- [Written exercise]:
Set down only the lines running from the one with "armature_windings();" to the one with "import numpy as np", both lines included, exactly as they stand, please.

- [Given entries]:

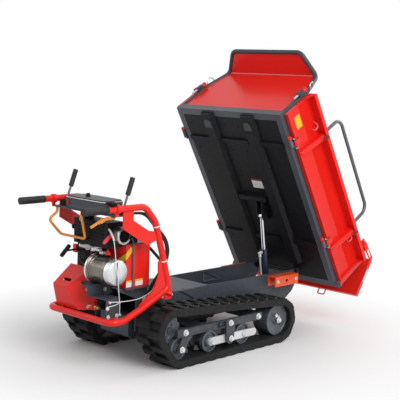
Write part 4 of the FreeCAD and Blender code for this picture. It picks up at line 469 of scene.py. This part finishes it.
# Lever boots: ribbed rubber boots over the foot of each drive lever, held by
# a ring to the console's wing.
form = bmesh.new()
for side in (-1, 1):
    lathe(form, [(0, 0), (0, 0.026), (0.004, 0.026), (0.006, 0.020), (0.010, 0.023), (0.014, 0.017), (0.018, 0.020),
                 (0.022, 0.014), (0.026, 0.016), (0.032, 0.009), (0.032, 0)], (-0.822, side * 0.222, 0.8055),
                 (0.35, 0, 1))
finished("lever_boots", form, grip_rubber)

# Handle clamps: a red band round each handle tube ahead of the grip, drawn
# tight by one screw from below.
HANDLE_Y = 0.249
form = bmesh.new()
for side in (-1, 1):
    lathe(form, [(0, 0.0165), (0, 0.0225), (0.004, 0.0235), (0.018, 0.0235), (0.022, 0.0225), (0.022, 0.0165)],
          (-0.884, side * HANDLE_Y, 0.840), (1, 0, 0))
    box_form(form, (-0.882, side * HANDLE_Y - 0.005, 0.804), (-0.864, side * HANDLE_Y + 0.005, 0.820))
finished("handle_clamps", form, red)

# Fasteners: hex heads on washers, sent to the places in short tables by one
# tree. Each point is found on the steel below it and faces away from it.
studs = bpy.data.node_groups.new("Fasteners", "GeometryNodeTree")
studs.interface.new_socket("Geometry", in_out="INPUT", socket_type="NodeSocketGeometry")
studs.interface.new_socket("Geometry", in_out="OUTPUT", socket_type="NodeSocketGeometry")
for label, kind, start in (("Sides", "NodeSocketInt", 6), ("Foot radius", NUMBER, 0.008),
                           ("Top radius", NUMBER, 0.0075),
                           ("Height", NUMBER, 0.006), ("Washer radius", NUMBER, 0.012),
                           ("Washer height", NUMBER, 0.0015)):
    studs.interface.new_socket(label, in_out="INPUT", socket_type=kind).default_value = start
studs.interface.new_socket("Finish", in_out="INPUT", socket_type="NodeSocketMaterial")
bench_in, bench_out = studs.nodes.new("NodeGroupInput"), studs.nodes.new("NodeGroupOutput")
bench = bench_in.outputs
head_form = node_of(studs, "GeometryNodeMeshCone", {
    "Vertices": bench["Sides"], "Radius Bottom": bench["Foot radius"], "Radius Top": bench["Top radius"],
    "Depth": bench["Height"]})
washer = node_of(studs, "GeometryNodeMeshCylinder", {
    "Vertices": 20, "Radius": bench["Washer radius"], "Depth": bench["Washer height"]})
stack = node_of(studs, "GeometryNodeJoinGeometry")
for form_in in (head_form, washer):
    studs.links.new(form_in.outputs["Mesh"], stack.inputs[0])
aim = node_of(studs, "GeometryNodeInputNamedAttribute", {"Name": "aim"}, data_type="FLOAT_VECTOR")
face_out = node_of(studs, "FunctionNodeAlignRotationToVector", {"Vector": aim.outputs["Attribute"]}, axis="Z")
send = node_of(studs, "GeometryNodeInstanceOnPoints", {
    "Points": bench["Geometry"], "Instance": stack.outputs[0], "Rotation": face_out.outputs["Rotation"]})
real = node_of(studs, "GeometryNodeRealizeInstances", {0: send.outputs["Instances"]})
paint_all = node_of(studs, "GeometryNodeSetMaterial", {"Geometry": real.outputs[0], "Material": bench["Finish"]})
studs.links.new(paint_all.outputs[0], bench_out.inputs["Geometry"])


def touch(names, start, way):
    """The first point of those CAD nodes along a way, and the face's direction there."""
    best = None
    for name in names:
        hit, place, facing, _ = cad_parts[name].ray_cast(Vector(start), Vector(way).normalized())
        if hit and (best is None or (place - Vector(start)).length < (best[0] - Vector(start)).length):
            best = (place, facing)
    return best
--
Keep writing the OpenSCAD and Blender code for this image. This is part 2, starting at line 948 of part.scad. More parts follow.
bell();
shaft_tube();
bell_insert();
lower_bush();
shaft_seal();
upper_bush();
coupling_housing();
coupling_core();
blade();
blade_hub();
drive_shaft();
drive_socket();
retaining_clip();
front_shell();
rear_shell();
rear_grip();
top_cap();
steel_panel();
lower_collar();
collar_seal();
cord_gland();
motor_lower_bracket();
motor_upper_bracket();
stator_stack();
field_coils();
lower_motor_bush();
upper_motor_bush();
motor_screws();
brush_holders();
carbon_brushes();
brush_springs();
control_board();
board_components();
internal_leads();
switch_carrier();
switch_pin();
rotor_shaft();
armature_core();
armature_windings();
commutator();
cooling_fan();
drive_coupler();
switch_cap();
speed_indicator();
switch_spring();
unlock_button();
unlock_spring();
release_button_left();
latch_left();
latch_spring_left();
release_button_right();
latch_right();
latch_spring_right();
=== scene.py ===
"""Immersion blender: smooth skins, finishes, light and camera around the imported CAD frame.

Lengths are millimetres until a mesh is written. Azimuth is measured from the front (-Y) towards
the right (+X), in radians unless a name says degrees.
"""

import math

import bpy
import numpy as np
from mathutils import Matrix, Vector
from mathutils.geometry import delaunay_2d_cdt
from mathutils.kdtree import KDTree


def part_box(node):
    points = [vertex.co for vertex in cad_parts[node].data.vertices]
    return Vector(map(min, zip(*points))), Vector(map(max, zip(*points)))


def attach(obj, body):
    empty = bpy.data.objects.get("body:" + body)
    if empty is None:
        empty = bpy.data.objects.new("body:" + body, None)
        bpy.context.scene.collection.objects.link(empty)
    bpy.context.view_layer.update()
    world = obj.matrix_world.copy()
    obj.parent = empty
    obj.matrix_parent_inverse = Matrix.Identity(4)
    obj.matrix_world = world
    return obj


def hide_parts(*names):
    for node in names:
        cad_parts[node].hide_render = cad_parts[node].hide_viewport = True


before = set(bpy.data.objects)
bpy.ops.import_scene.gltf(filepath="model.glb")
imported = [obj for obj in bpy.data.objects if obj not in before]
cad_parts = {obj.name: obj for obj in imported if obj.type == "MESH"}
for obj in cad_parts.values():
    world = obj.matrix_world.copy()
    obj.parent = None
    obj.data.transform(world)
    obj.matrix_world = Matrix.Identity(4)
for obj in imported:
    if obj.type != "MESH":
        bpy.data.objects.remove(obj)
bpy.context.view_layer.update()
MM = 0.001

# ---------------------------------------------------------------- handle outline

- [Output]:
armature_windings();
commutator();
cooling_fan();
drive_coupler();
switch_cap();
speed_indicator();
switch_spring();
unlock_button();
unlock_spring();
release_button_left();
latch_left();
latch_spring_left();
release_button_right();
latch_right();
latch_spring_right();
=== scene.py ===
"""Immersion blender: smooth skins, finishes, light and camera around the imported CAD frame.

Lengths are millimetres until a mesh is written. Azimuth is measured from the front (-Y) towards
the right (+X), in radians unless a name says degrees.
"""

import math

import bpy
import numpy as np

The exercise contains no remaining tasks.